Blumenau (SC) - Casas no bairro Progresso. Foto: Wilson Dias/ABr
Blumenau (SC) – Casas no bairro Progresso. Foto: Wilson Dias/ABr

As tentativas de se alterar o Código Florestal brasileiro (Lei 4.771, de 15 de setembro de 1965) são quase tão constantes quanto o empenho com que essa lei é acintosamente ignorada e desrespeitada, seja por produtores rurais, seja pela população e poder público urbanos. Dois fatos relacionados a esse mesmo problema têm ocupado a mídia nas últimas semanas, porém somente em algumas poucas manifestações se abordou a relação entre elas.

A maior parte da cobertura jornalística sobre a devastação causada pelas chuvas em Santa Catarina ainda mostra o tragédia como uma fatalidade, destinada a mostrar o melhor do ser humano nos atos de heroísmo, durante os salvamentos, e da solidariedade daqueles que se ajudam durante o infortúnio comum e dos demais que enviam donativos. Mas, como a lembrar que a era da inocência está acabando, algumas vozes insistem em mostrar que as conseqüências das chuvas fora do normal, que caem de tempos em tempos, estão cada vez maiores justamente por conta do desprezo pelas leis da natureza e também pelas leis do País.

Em uma prova de insensibilidade aos fatos, nesta semana uma proposta do Ministério da Agricultura e de parlamentares ruralistas para alterar o Código Florestal anistia de forma irrestrita as ocupações irregulares em Áreas de Preservação Permanente ocupadas até 31 de julho de 2007. Isso inclui topos de morros, margens de rios, restingas, manguezais, nascentes, montanhas, terrenos com declividade superior a 45º. Permite, ainda, que se compense áreas desmatadas na Mata Atlântica (como é o caso de Santa Catarina) ou no Cerrado por floresta na Amazônia.

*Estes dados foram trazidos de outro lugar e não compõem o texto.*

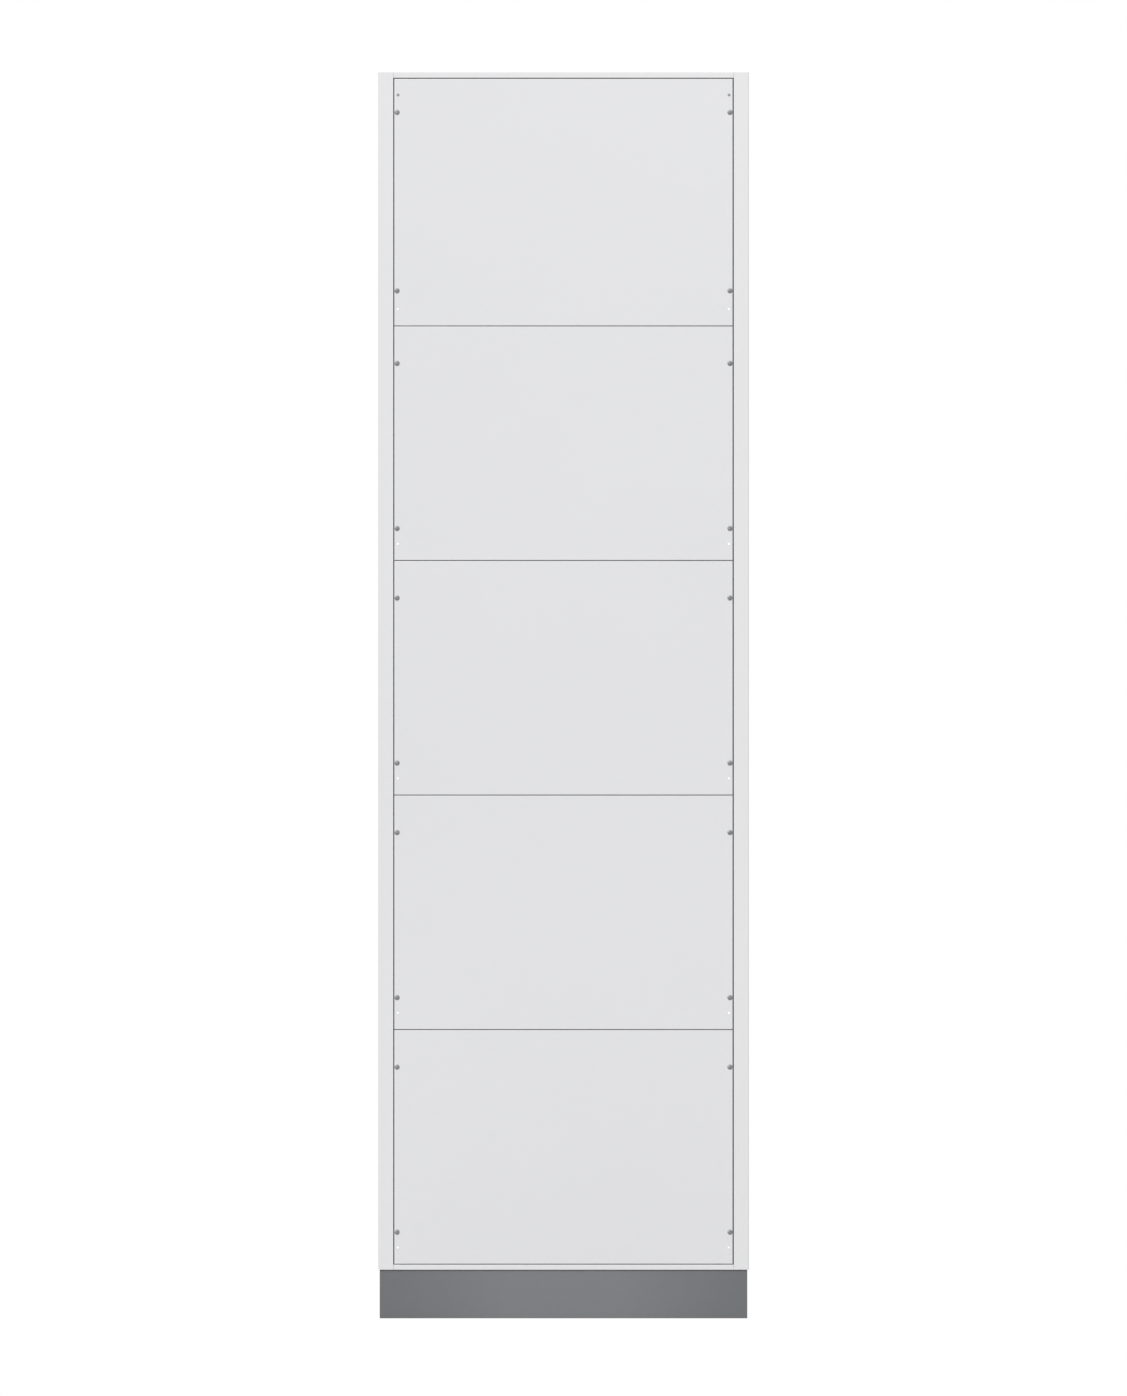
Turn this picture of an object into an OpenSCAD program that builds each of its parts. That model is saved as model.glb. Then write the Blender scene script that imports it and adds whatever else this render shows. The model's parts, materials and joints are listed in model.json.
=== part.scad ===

“A vulnerabilidade extrema do território de Santa Catarina é devida principalmente a desmatamento local, com alterações expressivas no uso do solo e na gestão das águas. Se o Código Florestal tivesse sido respeitado, especialmente no que diz respeito às áreas de preservação permanente (APP), não veríamos erosão e assoreamento nessa escala. Fator agravante é a crescente população localizada em áreas de risco. Mas há outras contradições paradoxais, na contramão da história: enquanto as manchetes contabilizam as vítimas, no Congresso Nacional se cogita ‘flexibilizar’ o Código Florestal, tanto no que diz respeito ao desmatamento em geral (a chamada reserva legal) quanto em relação às citadas APPs. Em ambos os casos, a base do raciocínio é o reconhecimento do fato consumado”, disse o ambientalista Roberto Smeraldi, diretor da Amigos da Terra-Amazônia Brasileira, em artigo publicado na Folha de S. Paulo, do último dia 2 de dezembro.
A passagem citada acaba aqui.